A more realistic appraisal--and Israeli opinion polls--suggests that, while Rabin is likely to become prime minister, he will have to form a “National Unity Government” with Likud. The question then will be whether he has to “rotate” leadership with Shamir. In that case all bets are off, say State Department analysts.

But assuming that Rabin emerges with at least a qualified win, Administration strategists expect more cooperation--not only from the Israelis, but also from the Arabs. “The Arabs want to help Bush,” asserts one State Department official.

It is a given that, if progress in the peace talks requires Rabin’s election, then their existence needs four more years of President George Bush. All the Arabs who signed on to the U.S. peace initiative did so on the assumption that Bush and Baker would be on the scene.

Even with the best of intentions, it is assumed by Middle Easterners that a new Administration would need at least a year to “get up to speed” on the intricacies of the peace process.
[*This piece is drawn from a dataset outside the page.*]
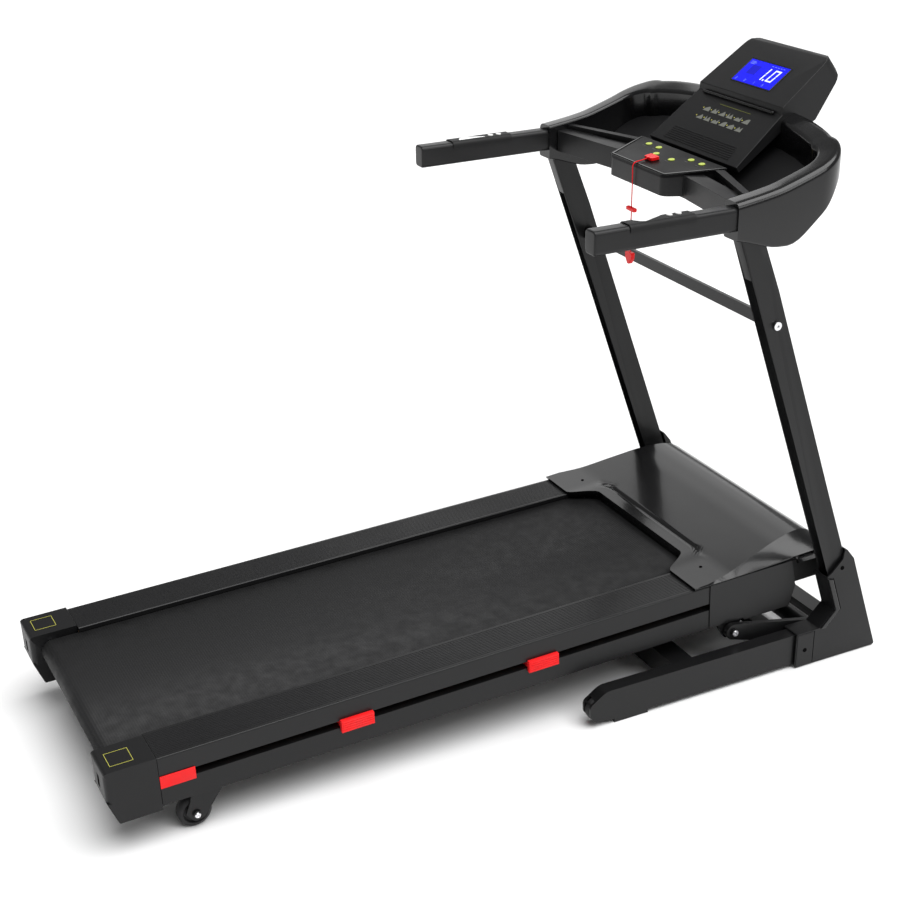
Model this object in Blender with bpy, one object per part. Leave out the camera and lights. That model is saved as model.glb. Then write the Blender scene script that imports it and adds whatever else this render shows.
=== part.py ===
"""Folding treadmill: base, uprights, console and a running deck that tilts and folds.

Metres, +X to the runner's right, +Y the way the runner faces, +Z up, floor at z = 0.
Deck pieces are written in deck axes (x, u along the deck, w above the foot rails).
"""

import math

import bmesh
import bpy
import numpy as np
from mathutils import Matrix, Vector

# --- overall placement ---
CENTRE_SHIFT = 0.0045           # moves the finished object so its bounds are centred in y
DECK_POINT = Vector((0.0, 0.6, 0.2199))
DECK_TILT = 0.0324              # the deck rises towards the motor
GAP = 0.0003
WALL = 0.0025                   # steel tube wall

# --- base and uprights ---
TUBE_IN = 0.323
TUBE_OUT = 0.353
TUBE_LOW = 0.008
TUBE_TOP = 0.077
LEAN = 0.355                    # metres back per metre up
UPRIGHT_REAR = 0.7519           # at floor height
UPRIGHT_FRONT = 0.8112
UPRIGHT_TOP = 0.9750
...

Moreover, it has not been lost on the Arabs that Gov. Bill Clinton has been making all the right noises to attract the Democratic Party’s traditional Jewish constituency, which is unnerved by the lack of comity between Bush and Shamir.

As for Ross Perot, a story making the rounds at the State Department suggests a trenchant political analysis of the Middle East. During a nonpartisan foreign-affairs briefing, Perot was informed that, in light of Bush’s leadership during the Gulf War and Baker’s diplomatic gymnastics in bridging Arab and Israeli hostility, there was little to criticize about Administration Middle East policy. Perot’s reported rejoinder: “Then why are the Jews so upset?”